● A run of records

........

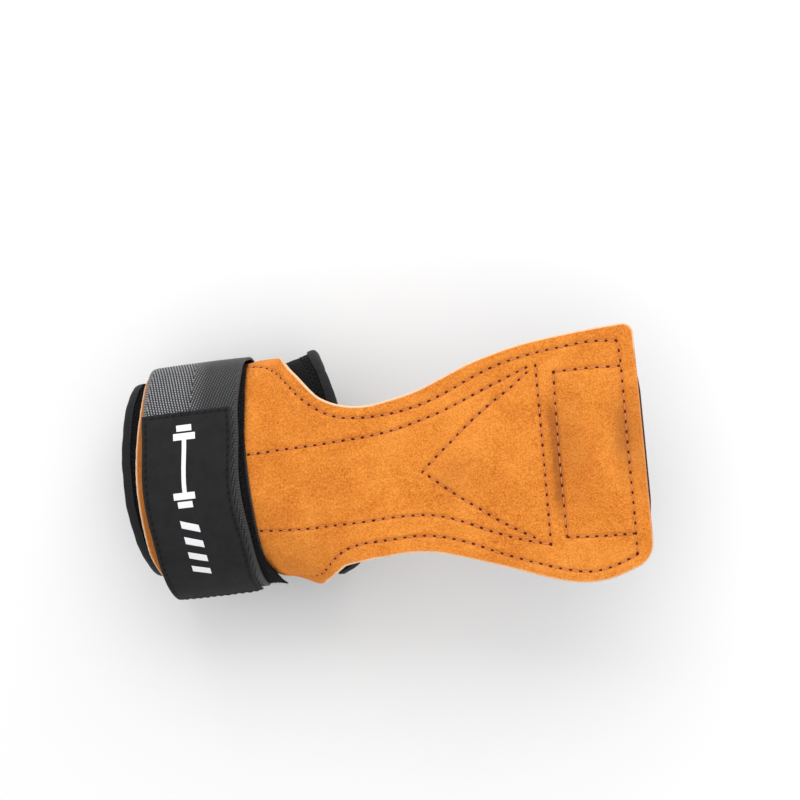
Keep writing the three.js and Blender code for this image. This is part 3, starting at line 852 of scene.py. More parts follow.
# under-layer, closed up against the leather at the edge and round the inserts
def under_piece(name, s0, s1, lo_free, hi_free):
    P = pad_grid(s0, s1, LEATHER_MID, 0.8, lo_free, hi_free, shrink=0.3)
    # the under-layer shows past the middle of the finger end only
    P[..., 0] -= 0.95 * ss(END_X - 7, END_X, P[..., 0]) * ss(20, 33, np.abs(P[..., 1] + 5))
    rims = [P[:, 0], P[:, -1]] + ([P[0]] if lo_free else []) + ([P[-1]] if hi_free else [])
    d = dist_to(np.vstack([resample(q, 0.25) for q in rims]), P)
    x, y = P[..., 0], P[..., 1]
    ds = dist_to(ALL_LINE, P)
    puff = 1 - np.exp(-(ds / 3.0) ** 1.5)
    drop = 1.35 + 0.9 * puff * in_poly(x, y, RECT) + 0.8 * puff * in_poly(x, y, TRI)
    P = P - np.stack([np.zeros_like(drop), np.zeros_like(drop), drop], -1)
    under = 0.12 * wobble(P, 3.0, 5.0) - 0.25 * np.exp(-(ds / 0.7) ** 2)
    # painted highlight along the under-layer's cut edge
    rim = np.clip(1 - (d - 0.1) / 0.5, 0, 1)
    return slab(name, P, 1.0, UNDER, np.array([0.0, 0.0, -60.0]), d, 0.6, None, under * np.clip(d, 0, 1),
                attrs={"rim": rim, "wear": np.zeros_like(d)})


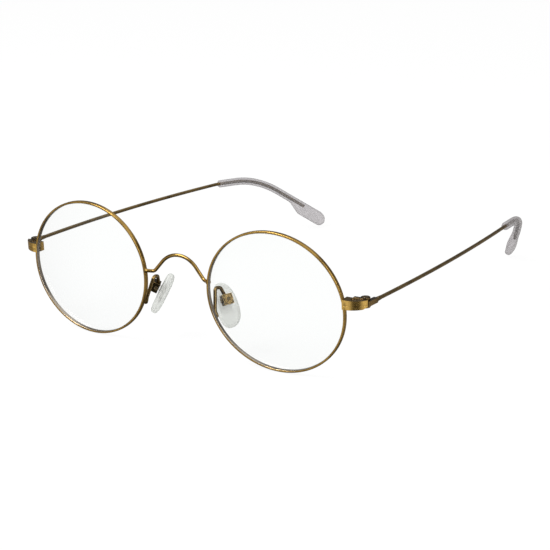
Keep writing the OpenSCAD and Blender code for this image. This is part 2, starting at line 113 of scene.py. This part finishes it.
def skin(name, points, body, node, crease=50):
    """Mesh through a grid of points in mm, with rows along the piece and columns round it. The last column
    meets the first, and each end closes with a fan to its middle. Its UV map has the length along the piece
    in mm, and the share of the way round."""
    rows, cols = points.shape[:2]
    index = np.arange(rows * cols).reshape(rows, cols)
    here, ahead = index[:-1], index[1:]
    quads = np.stack([here, np.roll(here, -1, 1), np.roll(ahead, -1, 1), ahead], -1).reshape(-1, 4)
    spots = np.vstack([points.reshape(-1, 3), points[0].mean(0), points[-1].mean(0)])
    steps = np.linalg.norm(np.diff(points.mean(1), axis=0), axis=1)
    along = np.concatenate([[0], np.cumsum(steps)])
    near, far = np.repeat(along[:-1], cols), np.repeat(along[1:], cols)
    turn = np.tile(np.arange(cols) / cols, len(here))
    uv = np.stack([near, turn, near, turn + 1 / cols, far, turn + 1 / cols, far, turn], -1).reshape(-1, 2)
    faces = quads.tolist()
    for ring, hub, a in ((index[0][::-1], rows * cols, 0.0), (index[-1], rows * cols + 1, along[-1])):
        fan = np.stack([ring, np.roll(ring, -1), np.full(cols, hub)], -1)
        faces += fan.tolist()
        uv = np.vstack([uv, np.tile([a, 0.5], (3 * cols, 1))])
    corners = spots[np.vstack([quads[:, [0, 1, 2]], quads[:, [0, 2, 3]], faces[len(quads):]])]
    volume = (corners[:, 0] * np.cross(corners[:, 1], corners[:, 2])).sum()
    mesh = bpy.data.meshes.new(name)
    mesh.from_pydata((spots / 1000).tolist(), [], faces)
    mesh.uv_layers.new(name="UVMap").data.foreach_set("uv", uv.astype(np.float32).ravel())
    if volume < 0:
        mesh.flip_normals()
    mesh.shade_smooth()
    mesh.set_sharp_from_angle(angle=radians(crease))
    piece = bpy.data.objects.new(name, mesh)
    bpy.context.scene.collection.objects.link(piece)
    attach(piece, body)
    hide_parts(node)
    return piece


class Signal:
    """Value in a material's node tree. Sums, products, differences and powers of it add their Math nodes."""

    def __init__(self, finish, socket):
        self.finish, self.socket = finish, socket

    def maths(self, operation, a, b):
        return self.finish.node("ShaderNodeMath", {"operation": operation}, {0: a, 1: b})

    def __add__(self, other):
        return self.maths("ADD", self, other)

    def __sub__(self, other):
        return self.maths("SUBTRACT", self, other)

    def __rsub__(self, other):
        return self.maths("SUBTRACT", other, self)

    def __mul__(self, other):
        return self.maths("MULTIPLY", self, other)

    def __pow__(self, other):
        return self.maths("POWER", self, other)

    __radd__, __rmul__ = __add__, __mul__


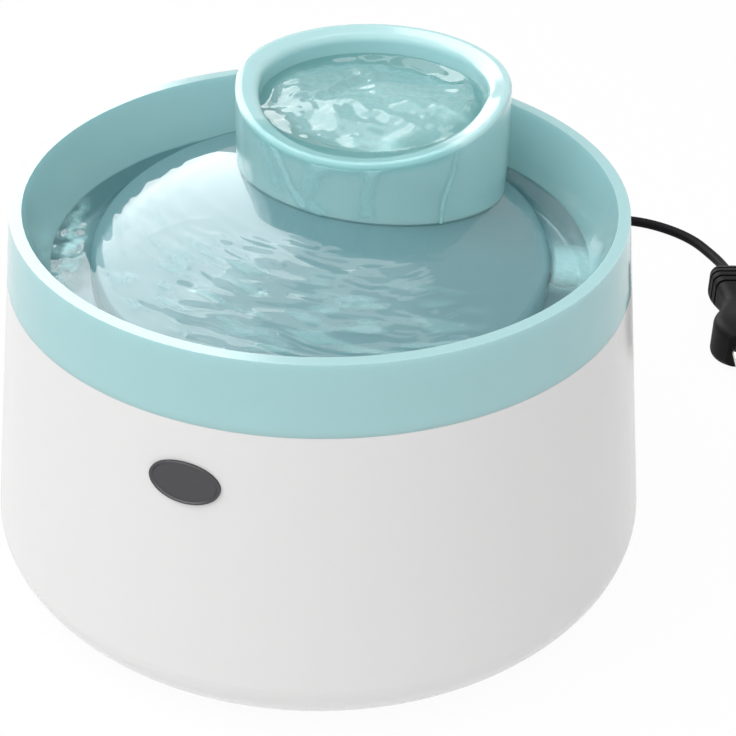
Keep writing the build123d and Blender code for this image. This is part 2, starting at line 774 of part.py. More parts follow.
# ---- filter_frame: cartridge with windows front and back and a grip on top -------------------
cartridge_width = chamber_inside - 2 * sliding_gap
cartridge_bottom = cup_floor + sliding_gap
cartridge_middle = cartridge_front + cartridge_thickness / 2
cartridge_centre = cartridge_bottom + cartridge_height / 2
window_field_width = cartridge_width - 2 * (guide_depth + frame_wall)
window_field_height = cartridge_height - 2 * window_margin
window_width = (window_field_width - (window_columns - 1) * frame_bar) / window_columns
window_height = (window_field_height - (window_rows - 1) * frame_bar) / window_rows
frame_plane = Plane.XZ.offset(-cartridge_middle)
with BuildPart() as filter_frame:
    with Locations((pump_x, cartridge_middle, cartridge_centre)):
        Box(cartridge_width, cartridge_thickness, cartridge_height)
        Box(
            cartridge_width - 2 * frame_wall,
            cartridge_thickness - 2 * frame_wall,
            cartridge_height - 2 * frame_wall,
            mode=Mode.SUBTRACT,
        )
    with BuildSketch(frame_plane):
        with Locations((pump_x, cartridge_centre)):
            column_pitch = window_width + frame_bar
            row_pitch = window_height + frame_bar
            with GridLocations(column_pitch, row_pitch, window_columns, window_rows):
                Rectangle(window_width, window_height)
    extrude(amount=cartridge_thickness, both=True, mode=Mode.SUBTRACT)
    with BuildSketch(Plane.XY.offset(cartridge_bottom + cartridge_height)):
        with Locations((pump_x, cartridge_middle)):
            Rectangle(grip_width, grip_thickness)
    extrude(amount=grip_height)
finish(filter_frame.part, "filter_frame")

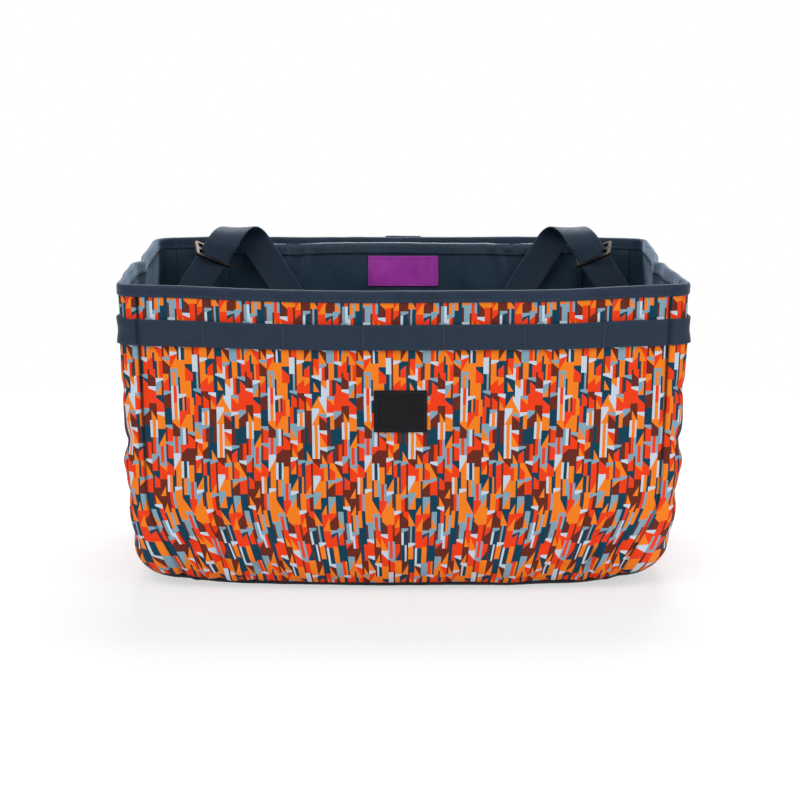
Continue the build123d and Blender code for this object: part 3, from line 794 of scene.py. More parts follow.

........

● Task instructions
Write out all the records above again, exactly as they stand.

● Task response
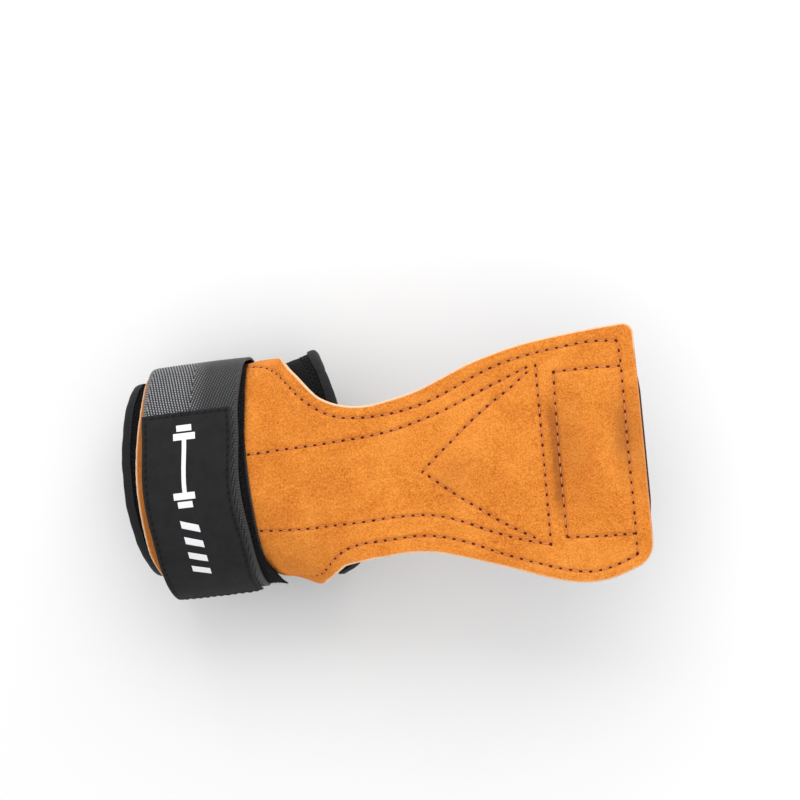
Keep writing the three.js and Blender code for this image. This is part 3, starting at line 852 of scene.py. More parts follow.
# under-layer, closed up against the leather at the edge and round the inserts
def under_piece(name, s0, s1, lo_free, hi_free):
    P = pad_grid(s0, s1, LEATHER_MID, 0.8, lo_free, hi_free, shrink=0.3)
    # the under-layer shows past the middle of the finger end only
    P[..., 0] -= 0.95 * ss(END_X - 7, END_X, P[..., 0]) * ss(20, 33, np.abs(P[..., 1] + 5))
    rims = [P[:, 0], P[:, -1]] + ([P[0]] if lo_free else []) + ([P[-1]] if hi_free else [])
    d = dist_to(np.vstack([resample(q, 0.25) for q in rims]), P)
    x, y = P[..., 0], P[..., 1]
    ds = dist_to(ALL_LINE, P)
    puff = 1 - np.exp(-(ds / 3.0) ** 1.5)
    drop = 1.35 + 0.9 * puff * in_poly(x, y, RECT) + 0.8 * puff * in_poly(x, y, TRI)
    P = P - np.stack([np.zeros_like(drop), np.zeros_like(drop), drop], -1)
    under = 0.12 * wobble(P, 3.0, 5.0) - 0.25 * np.exp(-(ds / 0.7) ** 2)
    # painted highlight along the under-layer's cut edge
    rim = np.clip(1 - (d - 0.1) / 0.5, 0, 1)
    return slab(name, P, 1.0, UNDER, np.array([0.0, 0.0, -60.0]), d, 0.6, None, under * np.clip(d, 0, 1),
                attrs={"rim": rim, "wear": np.zeros_like(d)})


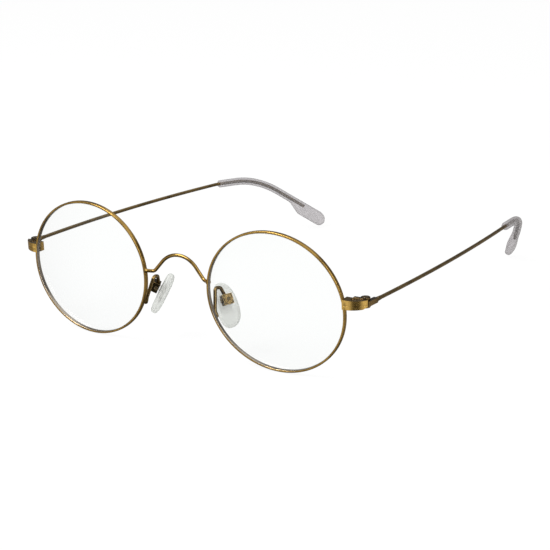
Keep writing the OpenSCAD and Blender code for this image. This is part 2, starting at line 113 of scene.py. This part finishes it.
def skin(name, points, body, node, crease=50):
    """Mesh through a grid of points in mm, with rows along the piece and columns round it. The last column
    meets the first, and each end closes with a fan to its middle. Its UV map has the length along the piece
    in mm, and the share of the way round."""
    rows, cols = points.shape[:2]
    index = np.arange(rows * cols).reshape(rows, cols)
    here, ahead = index[:-1], index[1:]
    quads = np.stack([here, np.roll(here, -1, 1), np.roll(ahead, -1, 1), ahead], -1).reshape(-1, 4)
    spots = np.vstack([points.reshape(-1, 3), points[0].mean(0), points[-1].mean(0)])
    steps = np.linalg.norm(np.diff(points.mean(1), axis=0), axis=1)
    along = np.concatenate([[0], np.cumsum(steps)])
    near, far = np.repeat(along[:-1], cols), np.repeat(along[1:], cols)
    turn = np.tile(np.arange(cols) / cols, len(here))
    uv = np.stack([near, turn, near, turn + 1 / cols, far, turn + 1 / cols, far, turn], -1).reshape(-1, 2)
    faces = quads.tolist()
    for ring, hub, a in ((index[0][::-1], rows * cols, 0.0), (index[-1], rows * cols + 1, along[-1])):
        fan = np.stack([ring, np.roll(ring, -1), np.full(cols, hub)], -1)
        faces += fan.tolist()
        uv = np.vstack([uv, np.tile([a, 0.5], (3 * cols, 1))])
    corners = spots[np.vstack([quads[:, [0, 1, 2]], quads[:, [0, 2, 3]], faces[len(quads):]])]
    volume = (corners[:, 0] * np.cross(corners[:, 1], corners[:, 2])).sum()
    mesh = bpy.data.meshes.new(name)
    mesh.from_pydata((spots / 1000).tolist(), [], faces)
    mesh.uv_layers.new(name="UVMap").data.foreach_set("uv", uv.astype(np.float32).ravel())
    if volume < 0:
        mesh.flip_normals()
    mesh.shade_smooth()
    mesh.set_sharp_from_angle(angle=radians(crease))
    piece = bpy.data.objects.new(name, mesh)
    bpy.context.scene.collection.objects.link(piece)
    attach(piece, body)
    hide_parts(node)
    return piece


class Signal:
    """Value in a material's node tree. Sums, products, differences and powers of it add their Math nodes."""

    def __init__(self, finish, socket):
        self.finish, self.socket = finish, socket

    def maths(self, operation, a, b):
        return self.finish.node("ShaderNodeMath", {"operation": operation}, {0: a, 1: b})

    def __add__(self, other):
        return self.maths("ADD", self, other)

    def __sub__(self, other):
        return self.maths("SUBTRACT", self, other)

    def __rsub__(self, other):
        return self.maths("SUBTRACT", other, self)

    def __mul__(self, other):
        return self.maths("MULTIPLY", self, other)

    def __pow__(self, other):
        return self.maths("POWER", self, other)

    __radd__, __rmul__ = __add__, __mul__


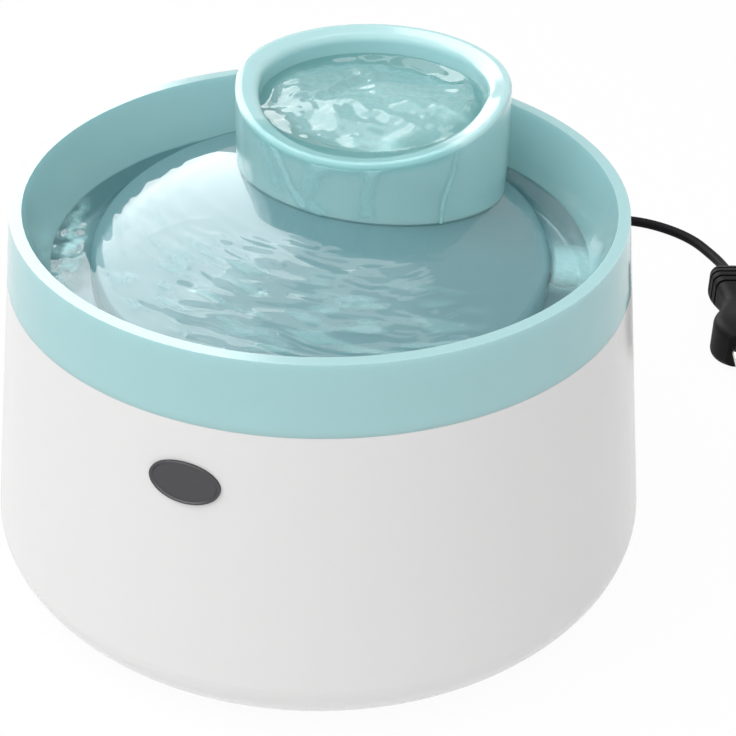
Keep writing the build123d and Blender code for this image. This is part 2, starting at line 774 of part.py. More parts follow.
# ---- filter_frame: cartridge with windows front and back and a grip on top -------------------
cartridge_width = chamber_inside - 2 * sliding_gap
cartridge_bottom = cup_floor + sliding_gap
cartridge_middle = cartridge_front + cartridge_thickness / 2
cartridge_centre = cartridge_bottom + cartridge_height / 2
window_field_width = cartridge_width - 2 * (guide_depth + frame_wall)
window_field_height = cartridge_height - 2 * window_margin
window_width = (window_field_width - (window_columns - 1) * frame_bar) / window_columns
window_height = (window_field_height - (window_rows - 1) * frame_bar) / window_rows
frame_plane = Plane.XZ.offset(-cartridge_middle)
with BuildPart() as filter_frame:
    with Locations((pump_x, cartridge_middle, cartridge_centre)):
        Box(cartridge_width, cartridge_thickness, cartridge_height)
        Box(
            cartridge_width - 2 * frame_wall,
            cartridge_thickness - 2 * frame_wall,
            cartridge_height - 2 * frame_wall,
            mode=Mode.SUBTRACT,
        )
    with BuildSketch(frame_plane):
        with Locations((pump_x, cartridge_centre)):
            column_pitch = window_width + frame_bar
            row_pitch = window_height + frame_bar
            with GridLocations(column_pitch, row_pitch, window_columns, window_rows):
                Rectangle(window_width, window_height)
    extrude(amount=cartridge_thickness, both=True, mode=Mode.SUBTRACT)
    with BuildSketch(Plane.XY.offset(cartridge_bottom + cartridge_height)):
        with Locations((pump_x, cartridge_middle)):
            Rectangle(grip_width, grip_thickness)
    extrude(amount=grip_height)
finish(filter_frame.part, "filter_frame")

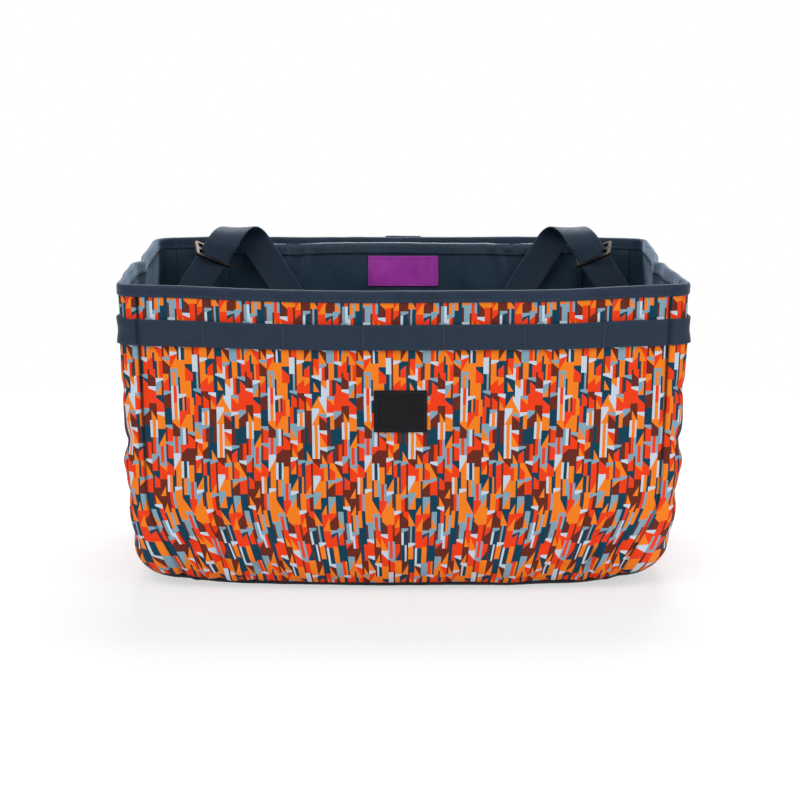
Continue the build123d and Blender code for this object: part 3, from line 794 of scene.py. More parts follow.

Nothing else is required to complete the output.